Il existe des associations comme celles qui ont affronté des guerres, qui se sont occupés des blessés mais aussi de la reconstruction. Il y a eu une solidarité chrétienne au moment de la guerre avec Israël, l'an passé. Pour la première fois, aussi massivement, les chiites du sud et certains sunnites sont montés dans la montagne où ils ont été très bien accueillis. Nous avons cru qu'il y avait là un mouvement qui dépassait le communautarisme. Mais avec cette élection qui, je l'espère aura lieu la semaine prochaine, nous retrouvons les pires dangers : des regroupements religieux sans perspective politique : il n'y en a aucune, il n'y a pas de programme politique non plus. On veut élire sa communauté et c'est tout. Ceux qui dévieraient un peu de la ligne sont immédiatement considérés comme des traîtres.

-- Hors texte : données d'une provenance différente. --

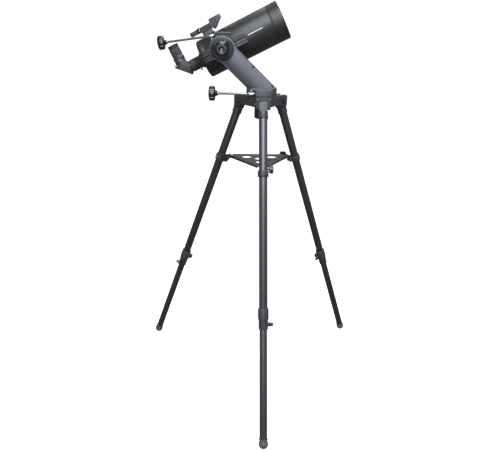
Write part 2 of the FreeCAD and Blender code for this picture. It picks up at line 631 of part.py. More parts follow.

Je ne dis pas du tout qu'il faille abandonner. La France, de ce point de vue, demeure extrêmement tenace. C'est une obstination, mais nous ne sommes plus seuls. Hier, le Secrétaire général des Nations unies est allé à Beyrouth. Il a demandé la même chose mais, en réalité, il faudrait changer tout cela. Il faudrait absolument qu'on n'élise pas les responsables politiques sur leur appartenance communautaire ou religieuse. La diversité ne se manifeste pas dans un cantonnement des votes. Ce sera une étape supplémentaire et, en attendant, pour ne pas trop m'écarter d'un sujet que j'ai très peu traité et n'ai pas fait qu'effleurer, je vous remercie beaucoup de vous intéresser à ces choses.
Pour terminer, dans toutes les guerres que j'ai fréquentées, vaillant soldat de la paix, la religion était mêlée. Ce n'est pas beau à dire, mais c'est évident.